Compositionality Unlocks Deep Interpretable Models
Thomas Dooms, Ward Gauderis, Geraint A. Wiggins, Jose Oramas
TL;DR
The paper addresses the challenge of achieving mechanistic interpretability without sacrificing accuracy by introducing χ-nets, an architecture that merges tensor-network compositional structure with deep nonlinear layers. It presents the ODT algorithm (Orthogonalisation, Diagonalisation, Truncation) to extract low-rank, interpretable features and compress the model, with a per-layer complexity of $O(L \cdot h^4)$. Empirically, a 3-layer χ-net trained on SVHN attains ~85% test accuracy while allowing substantial dimension reduction (≈70%–90%) via truncation, and the weight-based interpretability is illustrated through atom-level and eigenvector analyses that reveal prototypical digits and edge-like features.
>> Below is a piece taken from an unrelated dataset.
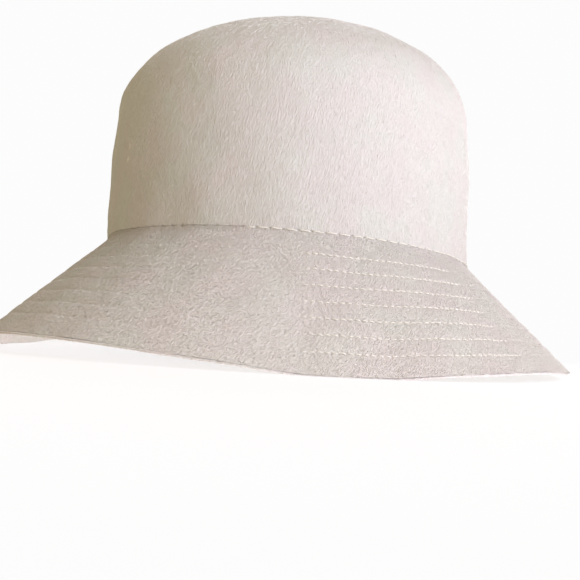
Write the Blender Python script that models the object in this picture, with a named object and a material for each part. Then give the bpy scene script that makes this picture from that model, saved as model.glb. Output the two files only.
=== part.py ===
"""A felt cloche hat: a blocked crown sewn edge to edge to a sloping brim.

Metres, +Z up. The hat rests on Z = 0 with its front towards -Y. The origin
lies on that surface, below the middle of the brim's outline.
"""

from collections import namedtuple
from math import pi

import bmesh
import bpy
import numpy as np

MM = 0.001

# Felt: the wall of both pieces, and the clearance between their sewn edges
FELT = 2.0 * MM
SEAM_GAP = 0.3 * MM

# The oval seam between crown and brim, and how it tips towards +X and +Y
SEAM_HALF_WIDTH = 88.8 * MM
SEAM_HALF_LENGTH = 100.8 * MM
SEAM_HEIGHT = 51.4 * MM
SEAM_RISE_RIGHT = -1.95 * MM
SEAM_RISE_BACK = -3.75 * MM

# The brim's width along its slope, and how much wider it is towards +X and +Y
BRIM_WIDTH = 70.9 * MM
BRIM_WIDER_RIGHT = -2.2 * MM
BRIM_WIDER_BACK = 1.5 * MM

# The bend below the seam, and the level trim under the brim's cut edge
BEND_RADIUS = 3.0 * MM
TRIM_HEIGHT = 0.7 * MM

# Crown profile in millimetres: height above the seam, half width, shift towards +X
CrownRow = namedtuple("CrownRow", "height half_width shift")
CROWN_ROWS = [
    CrownRow(height=0.0, half_width=88.8, shift=0.0),
    CrownRow(height=14.0, half_width=88.4, shift=-0.5),
    CrownRow(height=28.0, half_width=88.4, shift=-0.6),
    CrownRow(height=42.0, half_width=88.3, shift=-0.7),
    CrownRow(height=57.5, half_width=87.0, shift=-0.7),
    CrownRow(height=73.0, half_width=84.8, shift=-0.4),
    CrownRow(height=86.5, half_width=77.2, shift=1.1),
    CrownRow(height=96.5, half_width=64.9, shift=2.1),
    CrownRow(height=103.3, half_width=51.5, shift=3.6),
    CrownRow(height=108.0, half_width=38.1, shift=4.9),
    CrownRow(height=110.7, half_width=25.0, shift=6.1),
    CrownRow(height=112.0, half_width=12.5, shift=7.2),
    CrownRow(height=112.2, half_width=0.0, shift=8.3),
]

# Waves of the brim: how far its lower edge stands off the surface, in
# millimetres. Below zero it is pressed flat on the surface.
WaveRow = namedtuple("WaveRow", "azimuth lift")
WAVE_ROWS = [
    WaveRow(azimuth=0, lift=1.9),
    WaveRow(azimuth=20, lift=0.6),
    WaveRow(azimuth=40, lift=-0.8),
    WaveRow(azimuth=60, lift=0.0),
    WaveRow(azimuth=80, lift=0.7),
    WaveRow(azimuth=100, lift=0.9),
    WaveRow(azimuth=120, lift=2.6),
    WaveRow(azimuth=140, lift=4.8),
    WaveRow(azimuth=160, lift=1.4),
    WaveRow(azimuth=180, lift=-0.5),
    WaveRow(azimuth=200, lift=4.8),
    WaveRow(azimuth=220, lift=7.6),
    WaveRow(azimuth=240, lift=7.0),
    WaveRow(azimuth=260, lift=3.3),
    WaveRow(azimuth=280, lift=-0.8),
    WaveRow(azimuth=300, lift=2.4),
    WaveRow(azimuth=320, lift=4.0),
    WaveRow(azimuth=340, lift=2.7),
]

# Facets: round the hat, in the bend and down the slope
SEGMENTS = 72
BEND_FACETS = 3
SLOPE_FACETS = 4

# Where rings run round the crown, as fractional rows of its profile
CROWN_PLACES = [0, 1, 2, 3, 4, 4.5, 5, 5.5, 6, 6.5, 7, 7.5, 8, 8.5, 9, 10, 11]

# Felt colours, linear
CROWN_COLOUR = (0.78, 0.73, 0.67, 1.0)
BRIM_COLOUR = (0.71, 0.65, 0.60, 1.0)
FELT_ROUGHNESS = 0.95
CREASE_ANGLE = 50 * pi / 180

AZIMUTHS = np.arange(SEGMENTS) * 2 * pi / SEGMENTS
UP = np.array([0.0, 0.0, 1.0])


def read_smoothly(column, place):
    """A padded column's value at a fractional row, on a smooth curve through its rows.

    The column has one spare value before its first row and two after its last.
    """
    row = np.floor(place).astype(int)
    part = place - row
    before, here, following, beyond = (column[row + step] for step in range(4))
    slope = following - before
    bow = 2 * before - 5 * here + 4 * following - beyond
    twist = 3 * (here - following) + beyond - before
    return here + 0.5 * part * (slope + part * (bow + part * twist))


def seam_height(azimuth):
    return SEAM_HEIGHT + SEAM_RISE_RIGHT * np.cos(azimuth) + SEAM_RISE_BACK * np.sin(azimuth)


def brim_width(azimuth):
    return BRIM_WIDTH + BRIM_WIDER_RIGHT * np.cos(azimuth) + BRIM_WIDER_BACK * np.sin(azimuth)


def wave_lift(azimuth):
    """Height of the brim's lower edge above the surface it rests on."""
    lifts = np.array([row.lift * MM for row in WAVE_ROWS])
    column = np.concatenate((lifts[-1:], lifts, lifts[:2]))
    place = azimuth / (2 * pi) * len(WAVE_ROWS)
    return np.maximum(read_smoothly(column, place), 0)


def seam_outward(azimuth):
    """Level directions that point straight out of the oval seam."""
    across = np.cos(azimuth) / SEAM_HALF_WIDTH
    along = np.sin(azimuth) / SEAM_HALF_LENGTH
    outward = np.stack((across, along, 0 * azimuth), axis=-1)
    return outward / np.linalg.norm(outward, axis=-1, keepdims=True)


def oval(azimuth, half_width, shift, height):
    half_length = half_width * SEAM_HALF_LENGTH / SEAM_HALF_WIDTH
    return np.stack(
        (shift + half_width * np.cos(azimuth), half_length * np.sin(azimuth), height), axis=-1
    )


def inside_felt(ring, azimuth, tilt):
    """The ring one felt thickness below a surface whose outward side points up by tilt."""
    level = seam_outward(azimuth) * np.cos(tilt)[:, None]
    return ring - FELT * (level + UP * np.sin(tilt)[:, None])


def crown_profile(place):
    """Height, half width and shift of the crown at a fractional row of its profile."""
    heights, half_widths, shifts = np.array(CROWN_ROWS).T * MM
    columns = []
    # Past the top the profile comes down again on the far side.
    for values, mirrored in ((heights, 1), (half_widths, -1), (shifts, 1)):
        lead = 2 * values[0] - values[1]
        columns.append(np.concatenate(([lead], values, mirrored * values[-2:-4:-1])))
    return [read_smoothly(column, place) for column in columns]


def crown_ring(azimuth, place):
    """A ring round the outside of the crown, and the upward tilt of the felt there."""
    step = 0.01
    height, half_width, shift = crown_profile(place)
    height_on, half_width_on, _ = crown_profile(place + step)
    full_height = CROWN_ROWS[-1].height * MM
    # The seam tips, the top doesn't, so the blocked height changes round the hat.
    seam = seam_height(azimuth)
    stretch = 1 + (SEAM_HEIGHT - seam) / full_height
    ring = oval(azimuth, half_width, shift, seam + height * stretch)
    tilt = np.arctan2(half_width - half_width_on, height_on - height)
    return ring, np.full_like(azimuth, tilt)


def slope_angle(azimuth):
    """How steeply the brim falls, from the height it has to lose over its width."""
    fall = seam_height(azimuth) - wave_lift(azimuth) + TRIM_HEIGHT
    angle = np.full_like(azimuth, pi / 4)
    for _ in range(30):
        straight = brim_width(azimuth) - BEND_RADIUS * (pi / 2 - angle)
        angle = np.arcsin((fall - (BEND_RADIUS + FELT) * np.cos(angle)) / straight)
    return angle


def brim_ring(azimuth, distance):
    """A ring on top of the brim, a distance down from the seam, and the felt's upward tilt."""
    angle = slope_angle(azimuth)
    tilt = np.minimum(distance / BEND_RADIUS, pi / 2 - angle)
    straight = distance - BEND_RADIUS * tilt
    out = BEND_RADIUS * (1 - np.cos(tilt)) + straight * np.cos(angle)
    down = BEND_RADIUS * np.sin(tilt) + straight * np.sin(angle)
    ring = oval(azimuth, SEAM_HALF_WIDTH, 0, seam_height(azimuth) - down)
    return ring + seam_outward(azimuth) * out[:, None], tilt


def trimmed_corner(azimuth, outer, inner):
    """The level trim between the brim's cut edge and its underside."""
    angle = slope_angle(azimuth)
    up_edge = (outer - inner) / FELT
    up_slope = np.cross(np.cross(up_edge, UP), up_edge)
    up_slope /= np.linalg.norm(up_slope, axis=-1, keepdims=True)
    on_edge = inner + up_edge * (TRIM_HEIGHT / np.cos(angle))[:, None]
    on_underside = inner + up_slope * (TRIM_HEIGHT / np.sin(angle))[:, None]
    return on_edge, on_underside


def brim_distances(azimuth):
    """Distances down from the seam of the rings over the bend and the slope."""
    bend = BEND_RADIUS * (pi / 2 - slope_angle(azimuth))
    edge = brim_width(azimuth)
    over_bend = [bend * step / BEND_FACETS for step in range(BEND_FACETS + 1)]
    down_slope = [bend + (edge - bend) * step / SLOPE_FACETS for step in range(1, SLOPE_FACETS + 1)]
    return over_bend + down_slope


def crown_rings():
    """Rings up the outside of the crown, over its top and down the inside."""
    outside = []
    inside = []
    for place in CROWN_PLACES:
        ring, tilt = crown_ring(AZIMUTHS, place)
        outside.append(ring)
        inside.append(inside_felt(ring, AZIMUTHS, tilt))
    for ring in (outside[0], inside[0]):
        ring[:, 2] = seam_height(AZIMUTHS) + SEAM_GAP / 2
    top_height, _, top_shift = crown_profile(len(CROWN_ROWS) - 1)
    top = np.array([[top_shift, 0, SEAM_HEIGHT + top_height]])
    return outside + [top, top - FELT * UP] + inside[::-1]


def brim_rings():
    """Rings down the top of the brim, round its cut edge and up the underside."""
    top = []
    under = []
    for distance in brim_distances(AZIMUTHS):
        ring, tilt = brim_ring(AZIMUTHS, distance)
        top.append(ring)
        under.append(inside_felt(ring, AZIMUTHS, tilt))
    for ring in (top[0], under[0]):
        ring[:, 2] = seam_height(AZIMUTHS) - SEAM_GAP / 2
    under[-1:] = trimmed_corner(AZIMUTHS, top[-1], under[-1])[::-1]
    return top + under[::-1]


def felt_material(name, colour):
    material = bpy.data.materials.new(name)
    material.use_nodes = True
    shader = material.node_tree.nodes["Principled BSDF"]
    shader.inputs["Base Color"].default_value = colour
    shader.inputs["Roughness"].default_value = FELT_ROUGHNESS
    shader.inputs["Metallic"].default_value = 0
    return material


def join_rings(mesh, ring, following):
    """Faces between two rings, either of which may be a single point."""
    count = max(len(ring), len(following))
    if count == 1:
        return
    for index in range(count):
        on = index + 1
        corners = [
            ring[index % len(ring)],
            ring[on % len(ring)],
            following[on % len(following)],
            following[index % len(following)],
        ]
        mesh.faces.new(dict.fromkeys(corners))


def felt_solid(name, rings, colour):
    """A closed solid whose surface runs through the rings and back to the first."""
    mesh = bmesh.new()
    loops = [[mesh.verts.new(point) for point in ring] for ring in rings]
    for ring, following in zip(loops, loops[1:] + loops[:1]):
        join_rings(mesh, ring, following)
    bmesh.ops.recalc_face_normals(mesh, faces=mesh.faces[:])
    data = bpy.data.meshes.new(name)
    mesh.to_mesh(data)
    mesh.free()
    data.shade_smooth()
    data.set_sharp_from_angle(angle=CREASE_ANGLE)
    data.materials.append(felt_material(name + "_felt", colour))
    solid = bpy.data.objects.new(name, data)
    bpy.context.scene.collection.objects.link(solid)
    return solid


def main():
    for old in list(bpy.data.objects):
        bpy.data.objects.remove(old)
    crown = crown_rings()
    brim = brim_rings()
    outline = np.concatenate(brim)
    middle = (outline.min(axis=0) + outline.max(axis=0)) / 2 * [1, 1, 0]
    felt_solid("crown", [ring - middle for ring in crown], CROWN_COLOUR)
    felt_solid("brim", [ring - middle for ring in brim], BRIM_COLOUR)


main()
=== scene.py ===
"""Looks of a felt cloche hat: napped felt, rows of machine stitching and a pale studio."""

from collections import namedtuple
from math import cos, pi, radians, sin

import bpy
import numpy as np
from mathutils import Matrix, Vector


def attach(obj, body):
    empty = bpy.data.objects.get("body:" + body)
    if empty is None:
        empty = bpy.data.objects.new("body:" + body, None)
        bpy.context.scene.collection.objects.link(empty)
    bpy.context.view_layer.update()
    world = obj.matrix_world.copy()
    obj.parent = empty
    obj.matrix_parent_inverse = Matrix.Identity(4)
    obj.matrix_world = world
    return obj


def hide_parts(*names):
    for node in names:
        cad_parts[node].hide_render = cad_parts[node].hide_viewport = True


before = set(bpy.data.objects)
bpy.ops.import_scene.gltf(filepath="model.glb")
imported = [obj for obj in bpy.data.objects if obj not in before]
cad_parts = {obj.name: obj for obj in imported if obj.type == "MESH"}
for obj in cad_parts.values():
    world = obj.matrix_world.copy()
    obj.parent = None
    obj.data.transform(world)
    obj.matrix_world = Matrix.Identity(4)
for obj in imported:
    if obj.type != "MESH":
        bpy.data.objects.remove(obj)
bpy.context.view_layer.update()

MM = 0.001

# Azimuths go round the hat from +X by way of +Y. Right and left are as seen from its
# front, which faces -Y.

# The hat's sizes, as the CAD model has them
FELT = 2.0 * MM
SEAM_HALF_WIDTH = 88.8 * MM
SEAM_HALF_LENGTH = 100.8 * MM
SEAM_HEIGHT = 51.4 * MM
BRIM_WIDTH = 70.9 * MM
BEND_RADIUS = 3.0 * MM

# What is added to the seam's height and the brim's width at the right and at the back,
# and taken off them on the opposite sides
SEAM_RISE_RIGHT = -1.95 * MM
SEAM_RISE_BACK = -3.75 * MM
BRIM_WIDER_RIGHT = -2.2 * MM
BRIM_WIDER_BACK = 1.5 * MM

# How far the brim would reach below the floor where the floor presses it flat
TRIM_HEIGHT = 0.7 * MM

# Crown profile in millimetres: height above the seam, half width, shift towards +X
CrownRow = namedtuple("CrownRow", "height half_width shift")
CROWN_ROWS = [
    CrownRow(height=0.0, half_width=88.8, shift=0.0),
    CrownRow(height=14.0, half_width=88.4, shift=-0.5),
    CrownRow(height=28.0, half_width=88.4, shift=-0.6),
    CrownRow(height=42.0, half_width=88.3, shift=-0.7),
    CrownRow(height=57.5, half_width=87.0, shift=-0.7),
    CrownRow(height=73.0, half_width=84.8, shift=-0.4),
    CrownRow(height=86.5, half_width=77.2, shift=1.1),
    CrownRow(height=96.5, half_width=64.9, shift=2.1),
    CrownRow(height=103.3, half_width=51.5, shift=3.6),
    CrownRow(height=108.0, half_width=38.1, shift=4.9),
    CrownRow(height=110.7, half_width=25.0, shift=6.1),
    CrownRow(height=112.0, half_width=12.5, shift=7.2),
    CrownRow(height=112.2, half_width=0.0, shift=8.3),
]

# Waves of the brim: lift of its lower edge every 20 degrees, in millimetres
WAVE_LIFTS = [
    1.9, 0.6, -0.8, 0.0, 0.7, 0.9, 2.6, 4.8, 1.4,
    -0.5, 4.8, 7.6, 7.0, 3.3, -0.8, 2.4, 4.0, 2.7,
]

# The origin is below the middle of the brim's outline, which isn't the seam's middle.
SEAM_CENTRE = np.array([0.24 * MM, -5.34 * MM, 0.0])

# Points round the hat: on the outer faces, and on the inner ones
FINE = 1080
COARSE = 360

# The brim's rows of stitches: distances down from the seam
ROW_FIRST = 11.85 * MM
ROW_STEP = 7.9 * MM
ROWS = 7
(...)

These results demonstrate a principled pathway toward interpretable, compositional AI that can inform safety, reliability, and efficiency in neural models, with clear directions for scaling and broader applications.
Abstract
We propose $χ$-net, an intrinsically interpretable architecture combining the compositional multilinear structure of tensor networks with the expressivity and efficiency of deep neural networks. $χ$-nets retain equal accuracy compared to their baseline counterparts. Our novel, efficient diagonalisation algorithm, ODT, reveals linear low-rank structure in a multilayer SVHN model. We leverage this toward formal weight-based interpretability and model compression.